There are a lot of excellent bloggers who shield their names. They might have to protect their identities, because their workplace would frown on their blogging. Maybe it allows them to speak some hard truths.

This just feels like a lot of whining to me. If you're on the opinion page of the New York Times, you have to be able to take the heat. It's part of the game. If you're not up for it, then I've got a waitress job for you.

UPDATE: Hysterical response by Tim Burke. An excerpt:

The conversation about anonymity, pseudonymity, real names and
reputation capital is a long-running one in online discussion, with
thoughtful contributions on all sides of the debate. Here comes Dowd,
acting like she just crashed into Hispaniola and planted her flag on
terra nova. That’s a fabulous example of amnesiac fogginess. If Dowd’s
column were a blog entry, she’d have to cover her ears to drown out the
roar of the yawns at so elementary a restatement of the basics of this
long-standing debate. Anybody with skin in that game has gone beyond
just noticing that the issue exists.

And Dan Drezner channels his inner-Maureen Dowd with the finesse of a drag queen and translates her prose.

“The velocity and volume on the Web are so great that nothing is
forgotten and nothing is remembered,” says Leon Wieseltier, the
literary editor of The New Republic. “The Internet is like closing time
at a blue-collar bar in Boston. Everyone’s drunk and ugly and they’re
going to pass out in a few minutes.”

Translation:  "You know how, later on in this essay, I say
that insulting individuals on the Internet is rude?  That's only if you
do it badly.  If you insult broad swathes of people in a charming
manner, that's just witty banter."

4 thoughts on “Cyberbullies

  1. I disagree with Tim, i.e. this is “old news.” In particular the “skank” case that brought the issue up, as well as the more disturbing previous version (the law school gossip site in which women law students — i.e. private citizens — were being harassed in violent and threatening ways) bring up significant issues. And, the issues have certainly not been resolved, and new facts (i.e. a law suit forcing blogger to reveal anonymous identities) certainly makes the topic newsworthy again.
    The general legal consensus is that the revealed blogger (Port) doesn’t have a case (against Blogspot). There’s discomfort in the legal community, because it’s also true that people think Cohen successfully exploited a version of a “SLAPP suit” (i.e. strategic lawsuit against public participation) in which a lawsuit is threatened to hamper speech that would otherwise be protected.
    The case should make anonymous bloggers think a bit, ’cause, basically, it sets a fairly low threshold for breaking anonymity. A disinterested party — Google, holds the information, and is in charge of defending the anonymity in the court, while the anonymous blogger is not in the case (by virtue of their anonymity) means that the courts can be used fairly effectively to squeeze out the information, as Cohen did, by appropriately lawyered-up people.
    I think most legitimate anonymous bloggers realize that — they see their anonymity as a way of masking to the general public/internet searches, but not legal anonymity. I suspect Google had better write a disclaimer stating what level of anonymity they’re going to defend — and I think it’s going to be pretty low. If we need higher levels of anonymity (and, Chinese bloggers who would be jailed or killed if their identity was revealed comes to mind), we need to develop new services/new laws to protect them. Google gives those people up, too.
    (I’m not sure why people think that Dowd’s column isn’t contributing to the debate)

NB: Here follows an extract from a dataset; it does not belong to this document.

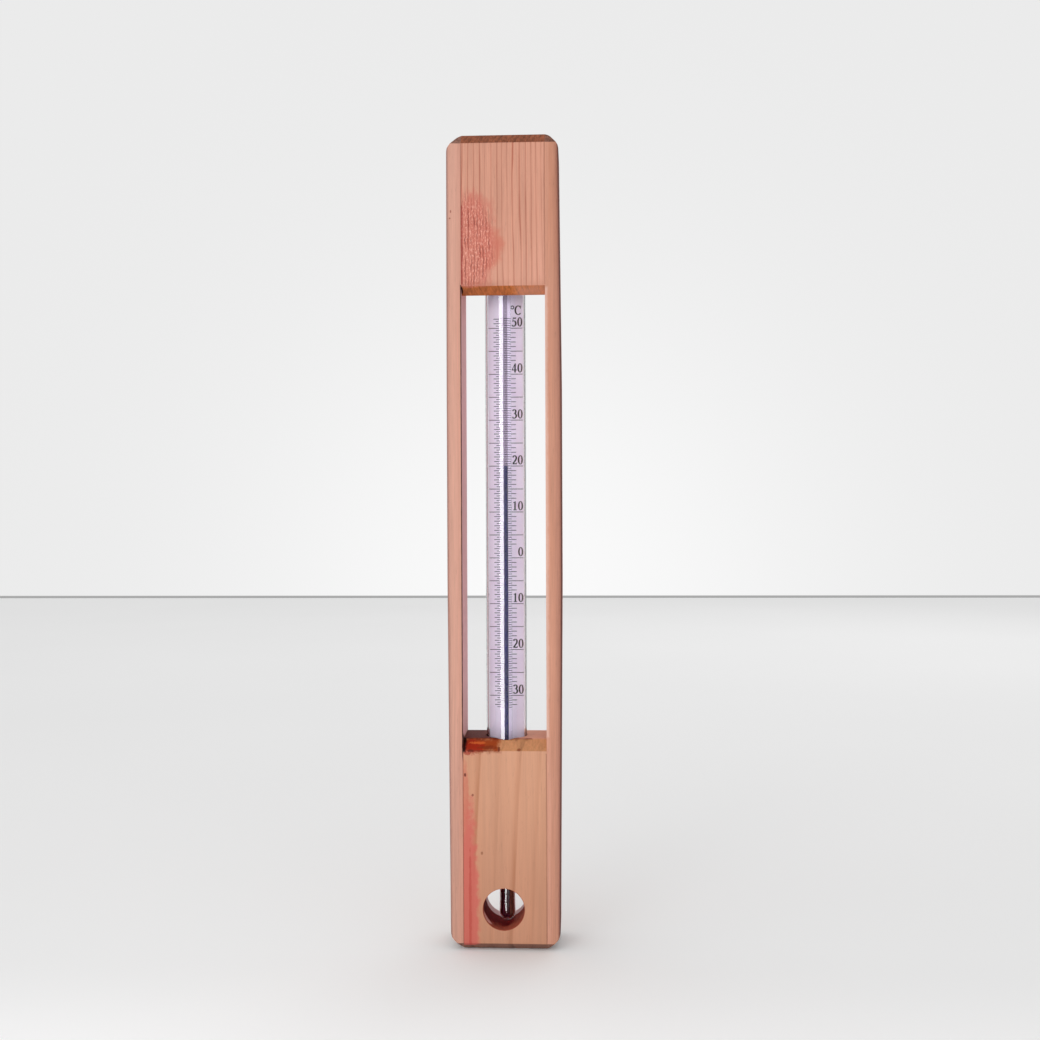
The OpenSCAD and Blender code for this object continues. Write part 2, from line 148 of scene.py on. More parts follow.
# %% Cut a shape out
def cut_out(piece, cutter):
    """Takes the cutter's shape out of the piece, and throws the cutter away."""
    pick_up(piece)
    bpy.ops.object.modifier_add(type="BOOLEAN")
    cut = piece.modifiers[-1]
    cut.operation = "DIFFERENCE"
    cut.solver = "EXACT"
    cut.object = cutter
    bpy.ops.object.modifier_apply(modifier=cut.name)
    bpy.data.objects.remove(cutter)


def drill_bit(radius, start, end, tip_radius=None, sides=96):
    """A round cutter between two points, straight or tapered."""
    deselect_all()
    line = Vector(end) - Vector(start)
    bpy.ops.mesh.primitive_cone_add(
        vertices=sides,
        radius1=radius,
        radius2=radius if tip_radius is None else tip_radius,
        depth=line.length,
        location=(Vector(start) + Vector(end)) / 2,
        rotation=line.to_track_quat("Z", "Y").to_euler(),
    )
    return settle(bpy.context.active_object, "cutter")


# %% Round some edges
SHARP = math.radians(25)


def round_edges(piece, chosen, width, segments=3):
    """Bevels the sharp edges whose middle in mm and direction are chosen. The rest stay as they are."""
    pick_up(piece)
    bpy.ops.object.mode_set(mode="EDIT")
    bpy.ops.mesh.select_mode(type="EDGE")
    bpy.ops.mesh.select_all(action="DESELECT")
    bpy.ops.mesh.edges_select_sharp(sharpness=SHARP)
    bpy.ops.object.mode_set(mode="OBJECT")
    mesh = piece.data
    picked = []
    for edge in mesh.edges:
        one, other = (mesh.vertices[i].co for i in edge.vertices)
        if edge.select and chosen((one + other) / 2 / MM, (other - one).normalized()):
            picked.append(edge.index)
    bpy.ops.object.mode_set(mode="EDIT")
    bpy.ops.mesh.select_all(action="DESELECT")
    bpy.ops.object.mode_set(mode="OBJECT")
    for index in picked:
        mesh.edges[index].select = True
    bpy.ops.object.mode_set(mode="EDIT")
    bpy.ops.mesh.bevel(offset=width * MM, segments=segments, affect="EDGES", clamp_overlap=True)
    bpy.ops.object.mode_set(mode="OBJECT")
    print(piece.name, "rounded edges:", len(picked), "faces:", len(mesh.polygons))


def sand_smooth(piece):
    """Smooth shading over the rounds, with the broad faces kept flat."""
    pick_up(piece)
    bpy.ops.object.shade_smooth_by_angle(angle=SHARP)
    bpy.ops.object.modifier_add(type="WEIGHTED_NORMAL")
    piece.modifiers[-1].keep_sharp = True
    bpy.ops.object.modifier_apply(modifier=piece.modifiers[-1].name)


# %% [markdown]
# ## Side rails
# The two rails run the full height. On the real case they were planed by hand: the outer sides narrow a
# little towards both ends, the long corners are worn round, and a corner is sawn off each end and rounded. A
# rail starts as a sawn block of the frame's size. Its long corners are rounded while it is still square, and
# then every flat is planed through them, so the curves meet as they do on wood.

# %% Sizes of the case
CASE_TOP = 290
HALF_DEPTH = 10
TOP_SLOPE = 4
FOOT_SLOPE = 2.5
LONG_ROUND = 1.5
CORNER_ROUND = 4.0
ARRIS = 0.2
print("case, high and deep in mm:", CASE_TOP, 2 * HALF_DEPTH)


# %% Slope the ends
def slope_ends(piece):
    """Planes the slopes on the front and back edges of both ends."""
    for side in (-1, 1):
        face = side * HALF_DEPTH
        plane_off(piece, (0, face, CASE_TOP - TOP_SLOPE), (0, side, 1))
        plane_off(piece, (0, face, FOOT_SLOPE), (0, side, -1))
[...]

  2. Libraries, on the other hand, will fight their best fight to protect your borrowing records (at least when the librarians are in charge)

  3. It seems to me that Dowd is making a pretty good living writing — my hubby is a darned good blogger who makes nothing writing — with the paycheck comes some abuse. I know he’d take the abuse for her paycheck — me, I’m not so sure.

  4. There are certainly interesting things to be said about the case in question. But Dowd merely uses the case to make an utterly generic observation about online discourse (anonymous people sometimes use anonymity to say mean things), and from that, to a trite generic bashing of the whole Internet. I think if you want to take up a case that puts some new wrinkles on an old discussion, come into the discussion where the real points of contention are sharply drawn. Otherwise this is just more of the conventional rage of an increasingly disenfranchised New York-Washington chattering class at their inability to control or direct the public sphere as they once imagined they did.